As soon as I was able to embody the fall, I noticed changes in my most basic habits as well as my general attitude – from the way I sat on a chair to the way I interacted with others. Rationally understanding this state, and the movements and concepts it entails firstly changed my movement patterns. That, in turn, changed my thinking patterns, my perspective. Moreover, I observed changes in my physical body, as well as my emotional state and overall mental perception.
The process started for me by understanding the principles that were conveyed to us – ‘the fall’ – in an intellectual manner. I found it quite frustrating at first that I could not rightfully transmit them to my physical body. I feel the same kind of frustration when I try to draw, for example – a skill I do not exactly master. I look at my model and I clearly see the lines, the contour, the shadows, but when it is my hand’s turn to replicate them, they do not coincide, no matter how attentively I observe all the details. The same was representative for the first training sessions: I rationally understood what I had to do, but the physical outcome was not in accordance. I believe that is because, even though I was physically capable of performing the task, this communication path was not yet established between my mind and body. It required neural pathways I had yet to build. Anyway, that is why I was there. In the first stages, I could, at times, catch my body perform ‘the fall’ on its own will, but I did not know what I had done differently to make it work. Further in the process it was still not my merit when it worked, but I became more aware of the differences. By the end, I am amazed to say that I was able to consciously perform ‘the fall’, even if still with quite some difficulty.

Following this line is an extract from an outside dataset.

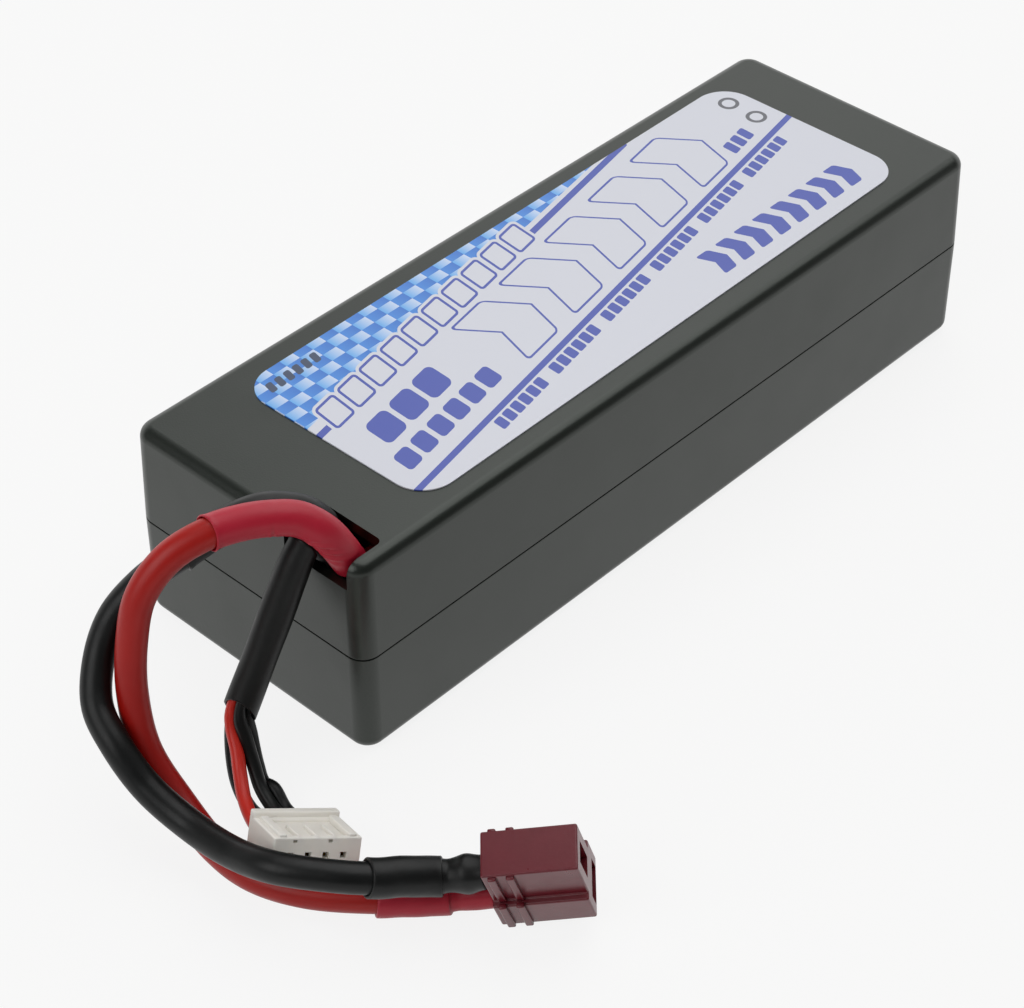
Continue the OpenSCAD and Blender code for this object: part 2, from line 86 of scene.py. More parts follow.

Furthermore, the most reoccurring theme of this workshop was for me the pursuit of balance; a never-ending pursuit, but surely one worth following. First of all, I balanced between tension and release, for the most important quality we train through this practice is non-resistance. In a physical sense it refers to concepts such as releasing tension in the body or listening and following your partner without anticipating. In a philosophical sense, it is about embracing the circumstances we cannot control, and working with them, without losing ourselves in that.
This balance that non-resistance implies – between maintaining integrity without holding tension and relaxing without collapsing – is, however, quite challenging to find. It was quite revelatory to embody the difference between relaxing and collapsing, and learn how to not hold tension, but still hold integrity. This is a balance I am constantly searching for in my everyday life too, where I face difficulties or stress. In these situations, I am learning to find a relaxed focus, where I am sharp enough for the challenge at hand, without being overwhelmed by it. Both in an everyday context, as well as in a Play-Fight one, this leads to a feeling of flow.
Second of all, I balanced between attention and intention. On one hand, we need to be receptive to what is given to us beyond our control and accept it as it is. On the other hand, we need to discern when we do have the power to act, and work with those opportunities. In Play-Fight, it is about accepting the impulse of your partner and being able to actively use it. In everyday life, it is about embracing the complexity and consequent unpredictability of life, being able to listen to and move with it.
Play-fight and Transformative Social Innovation
I strongly believe in the connection between our minds and bodies and in the benefits of strengthening it. Until now, I understood it theoretically and have witnessed it being stimulated, but mostly unconsciously. That is why the most revelatory insight I had during this camp is that I was able to observe and experience the influence of mind and body on each other consciously activated. I find that strengthening this connection is highly relevant for transformative social innovators, as our general mission is to shift mindsets. We cannot ignore the fact that these mindsets – our culture, our worldviews, our moral principles and values – are all strongly present in our bodies. If we want to achieve resilient transformation, we must engage integrally and act on and with our whole being. That is why I strongly believe we must actively work on consolidating the connection between our physicality and our intellect.
I find it relevant to mention that both ends of this connection must be trained towards a meeting point. If we train them without paying attention to their relation and without the intention of actively strengthening that relation, the effects are not as benefic. Think of athletes who have a great control of their physical body, but isolate it from the greater context of their being. On the other end of the spectrum, there are people with great intellectual capacities, but who ignore their physicality. Neither of them is close to their full potential, because a great part of their being is disengaged. Moreover, as they are so intricately linked, it is not possible to solely act upon one without affecting the other. However, the difficulty lies in being able to consciously employ this effect or in at least gaining awareness of its relation of causality. In addition to this, what I find crucial in this process is maintaining a state of mindfulness. And by that I mean being fully present with both our minds and our bodies. Over-thinking obstructs the process just as much as disconnecting completely from your thoughts. Only by engaging both we can facilitate the transformation.
Another significant observation is that I could relate some of the Play-Fight concepts with permaculture principles – of which I am a strong supporter. The former functions by using the impulse that is given to you, conserving its energy, and moving together with it, rather than moving against it. For example, if your partner proposes a movement to the left, you do not stop it and go to the right, but you follow it, enter its path, and from there influence its direction. In a similar fashion, permaculture is built on the idea that we should take the opportunities that nature gives us, instead of working against them. As an example, we should not farm cotton, a water intensive crop, in the dessert. It all sounds like common sense, but somewhere along the rapid technological development we have forgotten to consider that, and are no longer collaborating with nature. That is one of the reasons I enjoy the Play-Fight practice, because it helps us re-calibrate and re-learn these basic, but so needed ways of being.
The movement immersion was not only a heart-warming experience, but a fountain of transformative wisdom. It was an inspiring and versatile experience, which benefited me greatly, both in my personal as well as my professional life. From my perspective, it was very much in line with the transformation I would like to see in our society. And it has been such a joy to be fully immersed in a realization of this vision, be it just for a week. It now pleasantly lingers in my mind as a reminder of where I wish to tread towards and it has recharged my power to continue pursuing that direction.